One scenario worth practicing: you're at critical health, opponent is at comfortable health, and they've been landing consistent mid attacks. The natural read is that they'll go back to what's working. Sitting on a mid counter (the 6P+K input depending on your character) and letting them walk into it doesn't just deal damage — it shifts the entire psychological dynamic of the match. Suddenly they're the ones questioning their approach.
Stage Awareness as a Force Multiplier
DOA3's stages aren't just backdrops — they're tactical elements, and in comeback situations, they can be your best friend or your worst enemy. Knowing where the walls, ledges, and drop zones are relative to your current position matters enormously when you're trying to maximize damage from limited opportunities.

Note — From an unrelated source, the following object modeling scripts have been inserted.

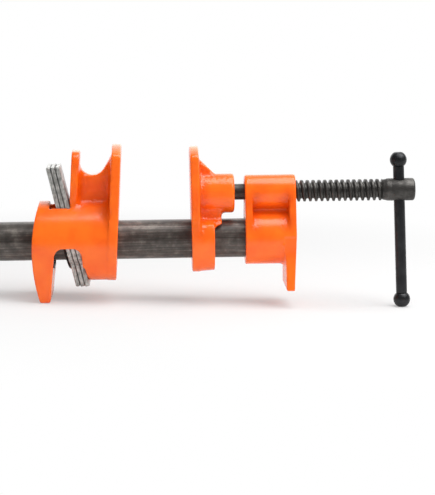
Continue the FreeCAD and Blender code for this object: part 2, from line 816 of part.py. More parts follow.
def make_head_casting():
    body = new_body("head_casting", head_station)

    lean = "((head_barrel_radius - head_boss_radius) / screw_axis_height)"
    share = f"sqrt(1 - {lean}^2)"
    rims = (("front_rim", "0", "head_front_rim"), ("back_rim", "head_length - head_back_rim", "head_back_rim"))
    for name, shift, thickness in rims:
        rim = new_sketch(body, f"{name}_outline", "YZ_Plane", shift)
        low = (f"head_barrel_radius * {share}", f"head_barrel_radius * {lean}")
        high = (f"head_boss_radius * {share}", f"screw_axis_height + head_boss_radius * {lean}")
        draw_outline(
            rim,
            [
                low,
                (*high, "head_boss_radius", 1),
                ("0", "screw_axis_height + head_boss_radius", "head_boss_radius", 1),
                (f"-{high[0]}", high[1]),
                (f"-{low[0]}", low[1], "head_barrel_radius", 1),
                ("0", "-head_barrel_radius", "head_barrel_radius", 1),
            ],
        )
        pad(body, name, rim, thickness)

    between_rims = "head_length - head_front_rim - head_back_rim"
    barrel = new_sketch(body, "barrel_outline", "YZ_Plane", "head_front_rim")
    draw_circle(barrel, "head_barrel_radius")
    pad(body, "barrel", barrel, between_rims)

    boss = new_sketch(body, "boss_outline", "YZ_Plane", "head_front_rim")
    draw_circle(boss, "head_boss_radius", up="screw_axis_height")
    pad(body, "boss", boss, between_rims)

    waist = new_sketch(body, "waist_outline", "XZ_Plane")
    draw_outline(
        waist,
        [
            ("head_front_rim / 2", "head_barrel_radius / 2"),
            ("head_length - head_back_rim / 2", "head_barrel_radius / 2"),
            ("head_length - head_back_rim / 2", "screw_axis_height"),
            ("head_front_rim / 2", "screw_axis_height"),
        ],
    )
    pad(body, "waist", waist, "waist_half * 2", both_ways=True)
    rounded(
        body,
        "waist_roots",
        "waist_fillet",
        lambda e: near(abs(e.Vertexes[0].Y), "waist_half") and near(abs(e.CenterOfMass.y), "waist_half"),
    )

    foot = new_sketch(body, "foot_outline", "YZ_Plane", "head_length - foot_thickness")
    draw_outline(
        foot,
        [
            ("head_barrel_radius - overrun", "0"),
            ("overrun - head_barrel_radius", "0"),
            ("-foot_half_width", "-foot_shoulder"),
            ("-foot_half_width", "-foot_depth"),
            ("foot_half_width", "-foot_depth"),
            ("foot_half_width", "-foot_shoulder"),
        ],
    )
    pad(body, "foot", foot, "foot_thickness")
    rounded(
        body,
        "foot_root",
        "foot_fillet",
        lambda e: near(e.CenterOfMass.x, "head_length - foot_thickness")
        and hasattr(e.Curve, "Radius")
        and near(e.Curve.Radius, "head_barrel_radius"),
    )

    back = new_sketch(body, "back_outline", "XZ_Plane")
    top = "(screw_axis_height + head_boss_radius)"
    draw_outline(
        back,
        [
            ("head_length + overrun", "-(foot_depth + overrun)"),
            ("head_length + overrun", f"{top} + overrun * tan(head_back_lean)"),
            (f"head_length - (foot_depth + overrun + {top}) * tan(head_back_lean)", "-(foot_depth + overrun)"),
        ],
    )
    pocket(body, "back", back, both_ways=True)

    bore = new_sketch(body, "bore_outline", "YZ_Plane")
    draw_circle(bore, "pipe_outer / 2 + fit_gap")
    pocket(body, "bore", bore, both_ways=True)

    nut = new_sketch(body, "nut_outline", "YZ_Plane")
    draw_circle(nut, "thread_radius + fit_gap * 2", up="screw_axis_height")
    pocket(body, "nut", nut, both_ways=True)
    return body


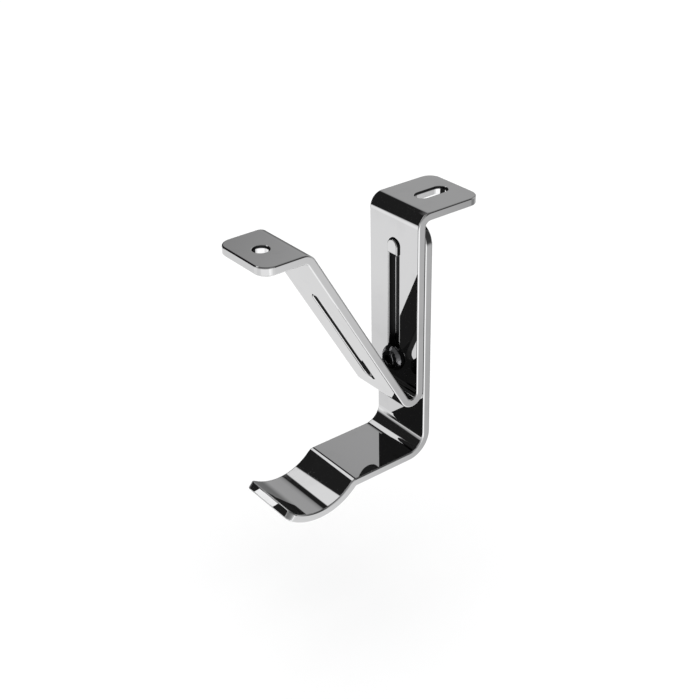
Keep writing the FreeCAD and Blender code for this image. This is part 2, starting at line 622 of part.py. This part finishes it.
def make_nut():
    """The hexagon nut: a prism with its corners turned off at both faces."""
    stack = "2 * dims.gauge + dims.plate_gap + dims.washer_thickness + dims.lock_thickness"
    corner = "dims.nut_flats / sqrt(3)"
    face = "dims.nut_face / 2"
    prism = doc.addObject("Part::Prism", "nut_prism")
    prism.Polygon = 6
    bind(prism, Circumradius=corner, Height="dims.nut_height")
    screw_axis(prism, stack)
    lower = doc.addObject("Part::Cone", "nut_lower_chamfer")
    bind(lower, Radius1=face, Radius2=corner, Height="dims.nut_chamfer")
    screw_axis(lower, stack)
    middle = doc.addObject("Part::Cylinder", "nut_middle")
    bind(middle, Radius=corner, Height="dims.nut_height - 2 * dims.nut_chamfer")
    screw_axis(middle, f"{stack} + dims.nut_chamfer")
    upper = doc.addObject("Part::Cone", "nut_upper_chamfer")
    bind(upper, Radius1=corner, Radius2=face, Height="dims.nut_chamfer")
    screw_axis(upper, f"{stack} + dims.nut_height - dims.nut_chamfer")
    turned = doc.addObject("Part::MultiFuse", "nut_turned")
    turned.Shapes = [lower, middle, upper]
    blank = doc.addObject("Part::Common", "nut_blank")
    blank.Base = prism
    blank.Tool = turned
    bore = doc.addObject("Part::Cylinder", "nut_bore_cutter")
    bind(bore, Radius="dims.nut_bore / 2", Height="dims.nut_height")
    screw_axis(bore, stack)
    nut = doc.addObject("Part::Cut", "hex_nut")
    nut.Base = blank
    nut.Tool = bore
    nut.Label = "hex_nut"
    return nut


# ---------------------------------------------------------------- assembly

pieces = [
    make_bracket(), make_arm(), make_key(), make_screw(), make_flat_washer(), make_lock_washer(), make_nut(),
]
doc.recompute()
for thing in doc.Objects:
    if "Invalid" in thing.State or "Error" in thing.State:
        raise RuntimeError(f"{thing.Name} failed: {thing.State}")
    if thing.TypeId == "Sketcher::SketchObject" and not thing.FullyConstrained:
        raise RuntimeError(f"{thing.Name} is not fully constrained")
os.makedirs(OUTPUT_FOLDER, exist_ok=True)
for piece in pieces:
    shape = piece.Shape
    if shape.isNull() or not shape.isValid() or len(shape.Solids) != 1:
        raise RuntimeError(f"{piece.Label} is not one valid solid")
    shape.exportStep(f"{OUTPUT_FOLDER}/{piece.Label}.step")
    print(piece.Label, round(shape.Volume, 1), shape.BoundBox)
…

A single well-placed wall combo from a desperate counter can cut an opponent's health lead significantly. If you know the stage geometry and your opponent doesn't respect it, that knowledge gap is exploitable. Pushing fights toward boundary zones, even subtly, gives your big moments more payoff.
Conversely, be aware of your own position. An opponent who's trying to close out a match will often try to use stage hazards against you. Don't give them easy access to high-damage environmental setups.
Real Talk: Losing the Set Isn't Losing the Lesson
Sometimes the comeback doesn't land. You read it right, you executed cleanly, and it still didn't go your way. That's DOA3 tag team — the margins are tight and variance is real. What matters is that you're building the mental and mechanical toolkit to make comebacks possible in the first place.
The players who consistently stage dramatic reversals in tag team aren't lucky. They've internalized these reads through repetition, and they stay composed under pressure because they've been in that spot before and know the path forward exists.
Next time you're staring down that blinking health bar with one character left, don't panic. Read the room, pick your moment, and make them earn every last point of that win. The arena respects fighters who don't quit — and more often than you'd expect, it rewards them too.